Designing Our Way To Better Learning

hbr-sept-2015Last week I attended a workshop at Harvard for corporate and organizational leaders on “Design Thinking” (thus the absence of my weekly blog posting last Friday).

There is a lot I anticipate sharing with colleagues about this workshop, and this experience I know will feed future postings on my site. It truly was transformative for me as a school head and an educational leader.  It happened to be the first conference/workshop I’ve attended in thirty years that was not intended exclusively for educators.

Design thinking has been permeating the corporate and MBA world for several years now, and several giant corporations have thoroughly revamped their workplace cultures by adopting this compelling and different approach to problem-solving, customer service, and product development. This approach is also a positively surprising way for even understanding what problem it is that you want to solve, or for discovering who exactly is the customer you are serving.

Below I’ll offer a short stack of bullet points about how design thinking can help us teachers and educators “get behind the learner” and thus fulfill our promise of delivering educational excellence to all. But first I want to explain what design thinking is all about:

design-thinking-23211111Traditional decision making for managers follows a left brain approach: beginning with a pre-identified problem, next is a review of data, then some analytical thinking, and finally a major top-down decision is made.  But there’s a big difference between deciding and designing. Design thinking might begin with an inspiration, an initial idea or concept, or maybe a problem that is vaguely defined. It is a collaborative process of brainstorming who exactly is the customer you intend to serve.  By learning about this customer’s wants, needs, challenges, limitations, conditions (socio-economic, health, educational, etc.), and emotional state, among a host of other factors, you can begin to identify the problem that you want to solve. Instead of being analytical and deductive, the design thinker is intuitive and inductive. In design thinking, the problem or service you’re attempting to create is not known up front; instead, design thinking is a meandering navigation down a path toward the end user, as it were, and the problem you are solving for this end user can only be known after researching, interviewing, videotaping, and otherwise better knowing your customer.
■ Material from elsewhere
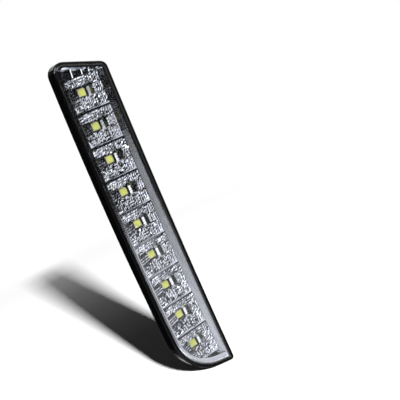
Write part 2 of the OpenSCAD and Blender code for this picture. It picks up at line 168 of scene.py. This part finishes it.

Design thinkers design their way through all kinds of problems to solve. They make many tiny decisions while they prototype products/services meant to solve the problem you have matched with the customer.  Ryan Jacoby and Colin Raney of IDEO have explained it this way: “Through experimentation and iteration, designers formulate a deeper understanding of their options…over and over, they refine their ideas, building and rebuilding, until they arrive at the final object.”

The standard definitions of design thinking will talk about customers and products. However, I feel strongly that these terms translate well in the educational arena by talking about students and learning.

Here are some advantages of applying design thinking to the classroom:

  • Teachers will know their students much more as individuals with a complex array of needs, traits, interests, and strengths.
  • Teachers will be able to see the learning they are intending to manifest in the classroom from the students’ perspectives.
  • Teachers will learn to be flexible and spontaneous, seizing on the learning opportunity that arises unpredictably.
  • Teachers will feel permission to alter the pacing of the content, in order to go deeper into a subject or a skill that is being developed.
  • Teachers will regard their classroom as a daily laboratory that demands constant attention to the effectiveness of the lessons.
  • Teachers will be able to apply complex approaches that are designed to accommodate a range of learning styles.
  • Teachers will sense the mandate to be creative, take chances, and be innovative.

This blog post is not about offering specific lesson plans; rather, it is a call for teachers to seriously consider this movement going on mostly in the cutting edge business world. Design thinking is a 180 degree turning away from a fixed mindset of doing things the same way. It is a way to break through the rut and sameness of so much teaching that goes on, and in turn can blow open a crystal blue opening toward a new horizon of excellence and opportunity for student enrichment and engagement.

Google “design thinking” or take a look at the online books on the topic—get started on what will be a thrilling venture in your professional life.